_PROVIDED DATA:_
^^^^^^^^
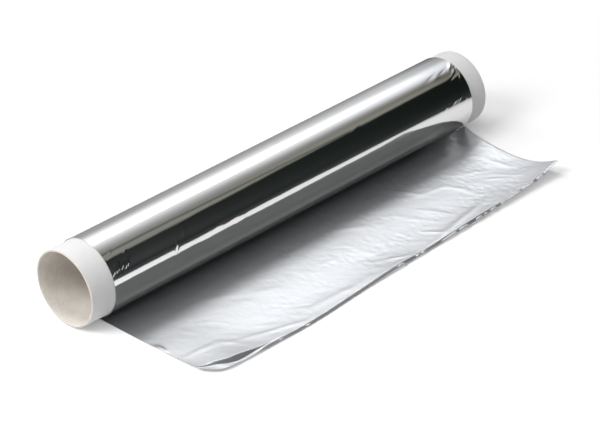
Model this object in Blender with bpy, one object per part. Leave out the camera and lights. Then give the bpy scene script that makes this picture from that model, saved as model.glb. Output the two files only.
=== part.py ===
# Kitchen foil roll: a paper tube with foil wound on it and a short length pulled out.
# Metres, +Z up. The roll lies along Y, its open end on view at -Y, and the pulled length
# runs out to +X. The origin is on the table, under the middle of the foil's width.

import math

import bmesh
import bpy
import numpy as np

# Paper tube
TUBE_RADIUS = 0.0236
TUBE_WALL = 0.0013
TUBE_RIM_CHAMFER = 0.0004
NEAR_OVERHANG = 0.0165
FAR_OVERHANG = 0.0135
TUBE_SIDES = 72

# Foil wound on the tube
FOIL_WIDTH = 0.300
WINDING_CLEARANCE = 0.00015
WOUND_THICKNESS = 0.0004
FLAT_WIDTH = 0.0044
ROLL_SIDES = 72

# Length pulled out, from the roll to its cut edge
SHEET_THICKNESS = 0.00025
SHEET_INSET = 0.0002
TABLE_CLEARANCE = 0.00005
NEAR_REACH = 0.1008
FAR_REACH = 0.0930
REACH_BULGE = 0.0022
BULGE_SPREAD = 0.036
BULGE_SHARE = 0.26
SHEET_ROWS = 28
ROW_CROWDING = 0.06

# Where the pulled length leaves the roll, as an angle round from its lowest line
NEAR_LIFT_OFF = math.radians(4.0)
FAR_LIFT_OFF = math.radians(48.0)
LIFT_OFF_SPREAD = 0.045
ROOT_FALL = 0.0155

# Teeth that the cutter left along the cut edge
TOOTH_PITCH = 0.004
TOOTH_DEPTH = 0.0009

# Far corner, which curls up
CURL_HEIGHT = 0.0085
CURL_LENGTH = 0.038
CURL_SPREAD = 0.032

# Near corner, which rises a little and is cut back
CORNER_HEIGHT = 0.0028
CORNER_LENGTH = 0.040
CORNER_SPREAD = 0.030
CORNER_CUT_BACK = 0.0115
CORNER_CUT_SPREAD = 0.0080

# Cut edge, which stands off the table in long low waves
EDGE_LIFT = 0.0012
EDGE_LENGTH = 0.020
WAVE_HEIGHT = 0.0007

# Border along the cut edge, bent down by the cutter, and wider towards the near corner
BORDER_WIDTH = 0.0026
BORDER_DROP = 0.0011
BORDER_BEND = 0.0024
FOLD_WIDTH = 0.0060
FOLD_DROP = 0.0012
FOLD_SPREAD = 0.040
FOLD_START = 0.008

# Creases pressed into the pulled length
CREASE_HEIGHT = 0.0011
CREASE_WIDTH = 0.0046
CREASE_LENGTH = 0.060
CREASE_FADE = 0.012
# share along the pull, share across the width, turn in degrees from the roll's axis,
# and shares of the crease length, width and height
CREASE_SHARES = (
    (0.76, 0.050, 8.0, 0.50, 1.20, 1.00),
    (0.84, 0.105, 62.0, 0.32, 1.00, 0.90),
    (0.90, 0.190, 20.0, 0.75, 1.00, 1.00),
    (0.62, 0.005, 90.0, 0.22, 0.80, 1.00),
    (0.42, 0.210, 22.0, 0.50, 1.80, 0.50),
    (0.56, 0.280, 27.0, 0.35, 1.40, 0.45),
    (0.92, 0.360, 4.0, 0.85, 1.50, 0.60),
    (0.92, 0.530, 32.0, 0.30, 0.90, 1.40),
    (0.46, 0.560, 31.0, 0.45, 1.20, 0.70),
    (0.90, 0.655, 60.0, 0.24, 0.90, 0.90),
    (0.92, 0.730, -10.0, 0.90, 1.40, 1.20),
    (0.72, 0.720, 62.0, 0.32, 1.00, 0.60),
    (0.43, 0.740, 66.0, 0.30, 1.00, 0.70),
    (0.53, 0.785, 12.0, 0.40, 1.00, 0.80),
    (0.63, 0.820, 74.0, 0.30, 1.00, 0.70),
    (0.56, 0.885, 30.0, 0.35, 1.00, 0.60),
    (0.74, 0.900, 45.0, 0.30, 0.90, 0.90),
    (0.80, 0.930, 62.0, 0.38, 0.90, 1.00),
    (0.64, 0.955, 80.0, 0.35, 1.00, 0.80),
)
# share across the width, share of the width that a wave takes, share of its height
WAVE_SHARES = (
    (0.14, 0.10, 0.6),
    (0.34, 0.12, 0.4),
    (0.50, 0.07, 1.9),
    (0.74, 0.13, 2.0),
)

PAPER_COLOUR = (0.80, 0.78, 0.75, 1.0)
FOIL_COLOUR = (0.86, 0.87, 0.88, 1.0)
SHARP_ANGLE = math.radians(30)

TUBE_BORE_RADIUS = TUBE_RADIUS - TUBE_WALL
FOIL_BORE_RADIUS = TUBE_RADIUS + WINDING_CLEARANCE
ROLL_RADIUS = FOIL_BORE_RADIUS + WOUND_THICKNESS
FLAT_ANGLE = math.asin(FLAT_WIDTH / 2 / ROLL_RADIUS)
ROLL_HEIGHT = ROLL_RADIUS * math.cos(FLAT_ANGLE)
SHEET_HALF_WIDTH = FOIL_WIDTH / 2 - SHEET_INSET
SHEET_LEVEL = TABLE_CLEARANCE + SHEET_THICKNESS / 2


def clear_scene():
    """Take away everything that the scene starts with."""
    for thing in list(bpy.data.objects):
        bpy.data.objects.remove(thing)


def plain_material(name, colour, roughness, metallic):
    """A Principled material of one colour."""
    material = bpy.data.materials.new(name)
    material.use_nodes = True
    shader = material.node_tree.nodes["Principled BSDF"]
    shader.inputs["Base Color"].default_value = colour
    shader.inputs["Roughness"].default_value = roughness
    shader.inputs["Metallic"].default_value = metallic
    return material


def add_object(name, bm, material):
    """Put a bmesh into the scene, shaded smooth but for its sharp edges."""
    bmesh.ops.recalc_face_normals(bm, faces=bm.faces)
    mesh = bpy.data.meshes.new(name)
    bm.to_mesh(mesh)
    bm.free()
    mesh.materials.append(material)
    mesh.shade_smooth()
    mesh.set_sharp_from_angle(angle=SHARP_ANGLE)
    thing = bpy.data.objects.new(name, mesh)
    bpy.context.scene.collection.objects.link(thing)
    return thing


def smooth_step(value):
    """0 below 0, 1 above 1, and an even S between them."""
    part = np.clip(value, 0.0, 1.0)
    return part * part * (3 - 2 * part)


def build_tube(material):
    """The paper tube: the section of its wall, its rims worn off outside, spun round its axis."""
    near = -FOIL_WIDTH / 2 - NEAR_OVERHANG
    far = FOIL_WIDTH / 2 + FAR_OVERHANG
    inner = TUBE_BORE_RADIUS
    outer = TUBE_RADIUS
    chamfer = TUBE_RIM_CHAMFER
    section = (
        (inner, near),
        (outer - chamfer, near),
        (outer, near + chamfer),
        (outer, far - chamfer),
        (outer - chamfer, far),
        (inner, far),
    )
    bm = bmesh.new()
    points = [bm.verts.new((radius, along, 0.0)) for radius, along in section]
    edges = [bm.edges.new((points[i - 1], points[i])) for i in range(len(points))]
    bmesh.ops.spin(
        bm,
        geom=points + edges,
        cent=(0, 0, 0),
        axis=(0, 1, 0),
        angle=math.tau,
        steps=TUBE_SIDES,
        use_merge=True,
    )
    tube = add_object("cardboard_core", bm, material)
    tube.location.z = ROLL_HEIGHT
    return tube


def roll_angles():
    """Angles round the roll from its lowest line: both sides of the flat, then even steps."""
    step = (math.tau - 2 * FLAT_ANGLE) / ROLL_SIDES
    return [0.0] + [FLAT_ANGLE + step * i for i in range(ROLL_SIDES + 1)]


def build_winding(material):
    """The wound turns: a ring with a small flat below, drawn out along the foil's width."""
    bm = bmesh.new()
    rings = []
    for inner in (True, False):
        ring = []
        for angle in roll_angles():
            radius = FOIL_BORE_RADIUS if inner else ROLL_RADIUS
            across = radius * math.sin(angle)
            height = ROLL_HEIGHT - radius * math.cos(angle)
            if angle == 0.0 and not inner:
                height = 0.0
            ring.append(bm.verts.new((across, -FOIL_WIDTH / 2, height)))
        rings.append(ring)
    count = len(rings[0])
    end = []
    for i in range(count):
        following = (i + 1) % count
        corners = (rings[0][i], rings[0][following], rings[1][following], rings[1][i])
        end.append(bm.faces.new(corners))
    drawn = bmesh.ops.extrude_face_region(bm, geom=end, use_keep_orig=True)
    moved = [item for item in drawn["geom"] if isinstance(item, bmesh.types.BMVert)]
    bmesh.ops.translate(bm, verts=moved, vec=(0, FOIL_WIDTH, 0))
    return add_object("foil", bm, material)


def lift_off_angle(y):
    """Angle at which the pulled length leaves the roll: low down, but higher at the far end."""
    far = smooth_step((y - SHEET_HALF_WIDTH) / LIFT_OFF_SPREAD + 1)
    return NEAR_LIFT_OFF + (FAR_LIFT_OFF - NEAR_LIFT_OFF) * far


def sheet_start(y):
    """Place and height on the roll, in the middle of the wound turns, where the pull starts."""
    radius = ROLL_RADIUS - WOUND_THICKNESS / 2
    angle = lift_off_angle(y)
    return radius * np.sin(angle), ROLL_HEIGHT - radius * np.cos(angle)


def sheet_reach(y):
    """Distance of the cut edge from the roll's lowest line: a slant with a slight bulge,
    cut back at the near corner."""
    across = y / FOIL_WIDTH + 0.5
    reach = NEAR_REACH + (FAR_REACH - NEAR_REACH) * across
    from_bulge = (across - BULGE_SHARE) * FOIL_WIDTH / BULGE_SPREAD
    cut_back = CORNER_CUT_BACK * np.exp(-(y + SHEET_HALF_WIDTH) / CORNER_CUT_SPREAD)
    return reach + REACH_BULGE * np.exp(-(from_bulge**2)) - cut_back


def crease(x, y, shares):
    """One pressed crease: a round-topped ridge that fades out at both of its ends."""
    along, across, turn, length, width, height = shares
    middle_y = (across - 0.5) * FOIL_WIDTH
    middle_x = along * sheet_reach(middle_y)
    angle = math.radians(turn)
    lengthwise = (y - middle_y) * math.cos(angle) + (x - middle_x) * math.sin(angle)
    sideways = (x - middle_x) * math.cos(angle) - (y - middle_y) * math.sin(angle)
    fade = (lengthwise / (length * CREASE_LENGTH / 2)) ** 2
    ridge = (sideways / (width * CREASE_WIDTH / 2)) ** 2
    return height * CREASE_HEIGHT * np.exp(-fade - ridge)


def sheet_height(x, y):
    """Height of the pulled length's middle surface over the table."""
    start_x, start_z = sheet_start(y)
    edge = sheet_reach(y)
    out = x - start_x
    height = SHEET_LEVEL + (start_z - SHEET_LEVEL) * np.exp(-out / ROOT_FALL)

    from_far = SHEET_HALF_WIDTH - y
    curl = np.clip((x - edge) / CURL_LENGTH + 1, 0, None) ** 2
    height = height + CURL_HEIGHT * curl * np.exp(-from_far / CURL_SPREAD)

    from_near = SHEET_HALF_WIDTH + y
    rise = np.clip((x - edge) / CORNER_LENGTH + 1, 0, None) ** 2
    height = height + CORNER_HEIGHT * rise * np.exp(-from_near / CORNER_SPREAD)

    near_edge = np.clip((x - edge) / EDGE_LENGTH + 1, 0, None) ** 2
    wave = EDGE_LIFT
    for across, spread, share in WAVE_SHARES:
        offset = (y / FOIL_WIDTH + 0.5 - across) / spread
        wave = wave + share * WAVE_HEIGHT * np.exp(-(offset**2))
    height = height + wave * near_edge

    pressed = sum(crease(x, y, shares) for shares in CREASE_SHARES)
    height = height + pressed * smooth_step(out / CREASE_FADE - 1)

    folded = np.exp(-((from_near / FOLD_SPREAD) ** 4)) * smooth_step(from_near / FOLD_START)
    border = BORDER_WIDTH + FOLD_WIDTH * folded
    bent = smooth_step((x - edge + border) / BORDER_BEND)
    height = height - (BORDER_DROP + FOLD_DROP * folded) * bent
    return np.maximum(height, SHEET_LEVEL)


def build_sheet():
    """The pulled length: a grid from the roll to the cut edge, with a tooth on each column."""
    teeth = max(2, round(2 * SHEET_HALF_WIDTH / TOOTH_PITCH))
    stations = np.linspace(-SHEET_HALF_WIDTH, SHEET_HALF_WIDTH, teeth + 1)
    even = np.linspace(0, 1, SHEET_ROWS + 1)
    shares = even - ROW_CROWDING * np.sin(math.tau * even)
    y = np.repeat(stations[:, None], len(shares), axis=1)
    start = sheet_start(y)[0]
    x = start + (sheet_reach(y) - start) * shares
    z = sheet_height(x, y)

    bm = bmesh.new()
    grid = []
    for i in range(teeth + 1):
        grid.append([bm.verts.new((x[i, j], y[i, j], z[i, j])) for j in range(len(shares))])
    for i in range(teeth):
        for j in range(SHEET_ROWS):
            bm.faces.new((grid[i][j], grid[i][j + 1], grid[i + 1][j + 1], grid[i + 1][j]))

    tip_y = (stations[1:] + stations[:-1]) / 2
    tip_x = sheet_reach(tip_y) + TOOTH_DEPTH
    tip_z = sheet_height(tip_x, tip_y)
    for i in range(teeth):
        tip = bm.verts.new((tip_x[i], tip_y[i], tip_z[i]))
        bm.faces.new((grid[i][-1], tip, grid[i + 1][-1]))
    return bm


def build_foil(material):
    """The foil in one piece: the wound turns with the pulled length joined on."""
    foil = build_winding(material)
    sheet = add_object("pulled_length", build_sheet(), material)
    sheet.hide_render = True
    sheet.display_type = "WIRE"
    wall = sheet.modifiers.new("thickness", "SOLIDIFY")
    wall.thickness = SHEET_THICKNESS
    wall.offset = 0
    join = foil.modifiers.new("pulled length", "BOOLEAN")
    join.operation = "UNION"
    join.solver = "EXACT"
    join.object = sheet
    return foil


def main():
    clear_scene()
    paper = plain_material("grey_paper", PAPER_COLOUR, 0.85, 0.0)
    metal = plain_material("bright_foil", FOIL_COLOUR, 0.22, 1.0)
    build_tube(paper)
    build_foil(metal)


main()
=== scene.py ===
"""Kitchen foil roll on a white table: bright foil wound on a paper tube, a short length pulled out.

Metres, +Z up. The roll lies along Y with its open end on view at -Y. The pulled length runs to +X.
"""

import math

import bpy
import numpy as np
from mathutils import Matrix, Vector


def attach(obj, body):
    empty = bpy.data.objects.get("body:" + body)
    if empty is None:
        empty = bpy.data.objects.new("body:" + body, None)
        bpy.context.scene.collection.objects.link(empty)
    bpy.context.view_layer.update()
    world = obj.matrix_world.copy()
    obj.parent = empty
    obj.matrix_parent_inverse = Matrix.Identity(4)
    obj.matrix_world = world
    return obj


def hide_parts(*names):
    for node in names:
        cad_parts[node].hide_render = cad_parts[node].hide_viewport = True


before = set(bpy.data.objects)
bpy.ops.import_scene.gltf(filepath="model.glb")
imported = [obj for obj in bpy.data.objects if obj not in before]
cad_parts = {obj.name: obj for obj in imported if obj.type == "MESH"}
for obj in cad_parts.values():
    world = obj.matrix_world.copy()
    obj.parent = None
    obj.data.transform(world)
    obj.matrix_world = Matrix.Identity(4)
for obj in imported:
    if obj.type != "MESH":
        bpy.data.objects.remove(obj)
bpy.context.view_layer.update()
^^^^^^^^
_DIRECTIONS FOR THIS TASK:_
Everything from the first line through the line containing "ROOT_FALL = 0.0155" should be quoted exactly, and nothing beyond it.

_REPLY TO THE TASK:_
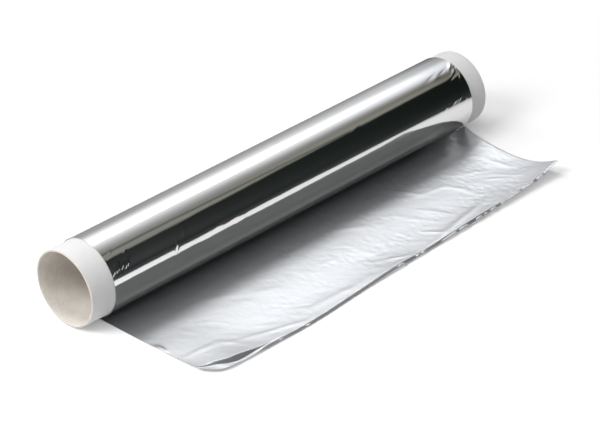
Model this object in Blender with bpy, one object per part. Leave out the camera and lights. Then give the bpy scene script that makes this picture from that model, saved as model.glb. Output the two files only.
=== part.py ===
# Kitchen foil roll: a paper tube with foil wound on it and a short length pulled out.
# Metres, +Z up. The roll lies along Y, its open end on view at -Y, and the pulled length
# runs out to +X. The origin is on the table, under the middle of the foil's width.

import math

import bmesh
import bpy
import numpy as np

# Paper tube
TUBE_RADIUS = 0.0236
TUBE_WALL = 0.0013
TUBE_RIM_CHAMFER = 0.0004
NEAR_OVERHANG = 0.0165
FAR_OVERHANG = 0.0135
TUBE_SIDES = 72

# Foil wound on the tube
FOIL_WIDTH = 0.300
WINDING_CLEARANCE = 0.00015
WOUND_THICKNESS = 0.0004
FLAT_WIDTH = 0.0044
ROLL_SIDES = 72

# Length pulled out, from the roll to its cut edge
SHEET_THICKNESS = 0.00025
SHEET_INSET = 0.0002
TABLE_CLEARANCE = 0.00005
NEAR_REACH = 0.1008
FAR_REACH = 0.0930
REACH_BULGE = 0.0022
BULGE_SPREAD = 0.036
BULGE_SHARE = 0.26
SHEET_ROWS = 28
ROW_CROWDING = 0.06

# Where the pulled length leaves the roll, as an angle round from its lowest line
NEAR_LIFT_OFF = math.radians(4.0)
FAR_LIFT_OFF = math.radians(48.0)
LIFT_OFF_SPREAD = 0.045
ROOT_FALL = 0.0155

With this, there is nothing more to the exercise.